Equally, very few organizations prepare themselves properly for the advent of their first CRO.
False expectations and under-preparedness can lead to less than hoped for results, frustrations and wasted expense, time and effort. The risk for a CRO appointment to go wrong is huge, as are the consequences, for the CRO, for the organization and for the CEO.
Here at the CRO Collective we have observed a myriad of perceptions as to the actual responsibilities of a CRO.
- How does a CRO function, really?
- Where does a CRO ideally sit within our organization?
- Where should their focus be in order to be effective?
- What are their areas of oversight, scope, remit and accountability?
- How can a CEO support their CRO’s success?
This lack of clarity can have dire implications to firms who currently employ CROs, as well as for those considering adding one to their leadership stack. The risks of getting it wrong are huge, but so are the rewards for getting it right.
With that, three important questions become apparent:
1) What are the REAL signs that an organization needs a Chief Revenue Officer?
The answer may come as a wake-up call to CEOs who seek a magical rainmaker. Without a clear understanding of why a CRO is needed and what their actual role should be within the company, a half-million-dollar compensation package could quickly turn into a bad investment and risk loss of revenue, reputation and personal advancement.
For a leader this critical to the success of the organization, we recommend CEOs first ensure that:
- Their own personal understanding of the role is solid.
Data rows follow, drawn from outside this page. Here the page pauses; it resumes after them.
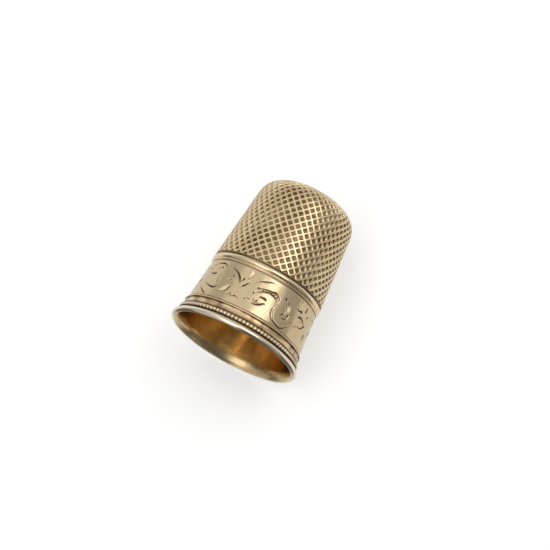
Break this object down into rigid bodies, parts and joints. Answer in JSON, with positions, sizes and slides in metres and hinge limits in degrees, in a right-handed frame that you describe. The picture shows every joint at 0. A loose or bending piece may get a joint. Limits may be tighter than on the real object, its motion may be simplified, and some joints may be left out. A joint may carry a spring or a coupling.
{
  "type": "sewing thimble",
  "caption": "Tapered metal sewing thimble with a pitted wall and domed crown, an engraved scroll band, ring mouldings and a rounded rim.",
  "frame": {"origin": "centre of the mouth, on the plane that the rim stands on", "axes": "+Z along the thimble's axis from the mouth to the crown; -Y is the side of the engraved band that faces the viewer in the picture"},
  "size_m": [0.0184, 0.0184, 0.0236],
  "materials": {
    "bore_gold": "polished deep yellow gold",
    "rim_gold": "polished pale gold, lightly worn",
    "moulding_gold": "soft polished pale gold with dark grooves",
    "cove_gold": "warm rose gold, lightly tarnished",
    "band_gold": "soft polished pale gold with bright-cut engraving",
    "knurl_gold": "pitted pale gold, bright ridges and dark pits"
  },
  "bodies": {
    "root": {"inner_shell": "bore_gold", "rim_ring": "rim_gold", "milled_wire": "moulding_gold", "coved_strip": "cove_gold", "engraved_band": "band_gold", "bead_wire": "moulding_gold", "knurled_wall": "knurl_gold", "knurled_cap": "knurl_gold"}
  },
  "joints": []
}
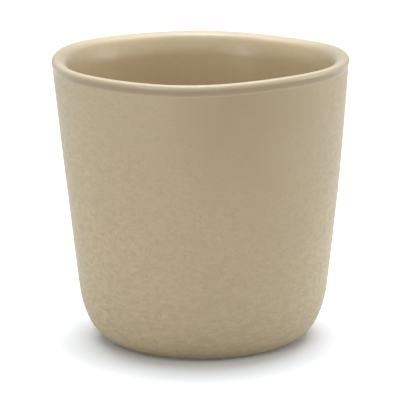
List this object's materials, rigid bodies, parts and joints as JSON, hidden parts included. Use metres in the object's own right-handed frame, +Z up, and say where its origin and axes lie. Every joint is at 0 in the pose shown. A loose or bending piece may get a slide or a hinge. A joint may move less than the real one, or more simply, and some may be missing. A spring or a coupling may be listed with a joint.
{
  "type": "coffee mug",
  "caption": "Handleless stoneware coffee mug: a round, gently tapering cup with a rounded heel and a lip rounded well down into the bore, matte glaze outside, satin glaze inside and over the lip.",
  "frame": {"origin": "centre of the foot ring's underside, on the surface that the mug stands on", "axes": "+Z up along the mug's axis; X and Y are level, and the picture looks along +Y with +X to the right"},
  "size_m": [0.086, 0.086, 0.0834],
  "materials": {
    "bare_stoneware": "bare fired buff clay, fine-grained and dull",
    "satin_glaze": "satin warm beige glaze with a soft gloss",
    "matte_glaze": "matte oat-beige glaze, faintly speckled and mottled"
  },
  "bodies": {
    "root": {"stoneware_body": "bare_stoneware", "liner_glaze": "satin_glaze", "outer_glaze": "matte_glaze", "recess_glaze": "matte_glaze"}
  },
  "joints": []
}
- The company is structured properly set up to enable the significant outcomes that a CRO is brought in to deliver. Without the right culture and organizational design, even the most qualified CRO will have a tough uphill battle to fulfill their remit and live up to expectations.
2) What is the proper structure and culture that a CEO must create in order to successfully bring in a CRO?
- What needs to be in place before a CRO joins us?
- Who needs to be involved and signed-on to ensure a CRO can be successful?
Let’s face it, without the right foundation, a CRO placement can turn from an opportunity for renewed growth into severe business disruption that can plunge the business into chaos.
Once the organizational structure and culture are in place, it’ll be time to bring in the right CRO to activate the new growth and revenue success. Yet, the hardest part is still to come. A CEO must not merely rely on recruiters. For an appointment of this strategic nature they must first know how to identify, find and attract a good CRO.
3) What are the qualities of a good CRO, and how does a CEO find the right one?
Without first having a very clear understanding of the right qualifications, attitudes, experience and skills that a good CRO must possess to be able to hit the ground running and to perform from day one.
Once the qualities, competencies, skillsets and characteristics of a good CRO are clearly defined, a CEO will have a proper benchmark to evaluate
candidates. This clarity will mitigate the risk associated with bringing on an extremely expensive executive – and who will have a massive impact, good or bad, on the business – who is wrong for the job and for the organization.
Bringing in a CRO could be the greatest thing for a CEO, or it could turn out to be an unmitigated disaster.
The CRO Collective uniquely helps B2B companies assure CRO Success.
We work with CEOs of B2B companies to build CRO-Ready organizations and find the right CRO who will make a significant impact on the business. Our CRO Collective Membership Forums help ensure that current or aspiring CROs are successful in the role from Day 1.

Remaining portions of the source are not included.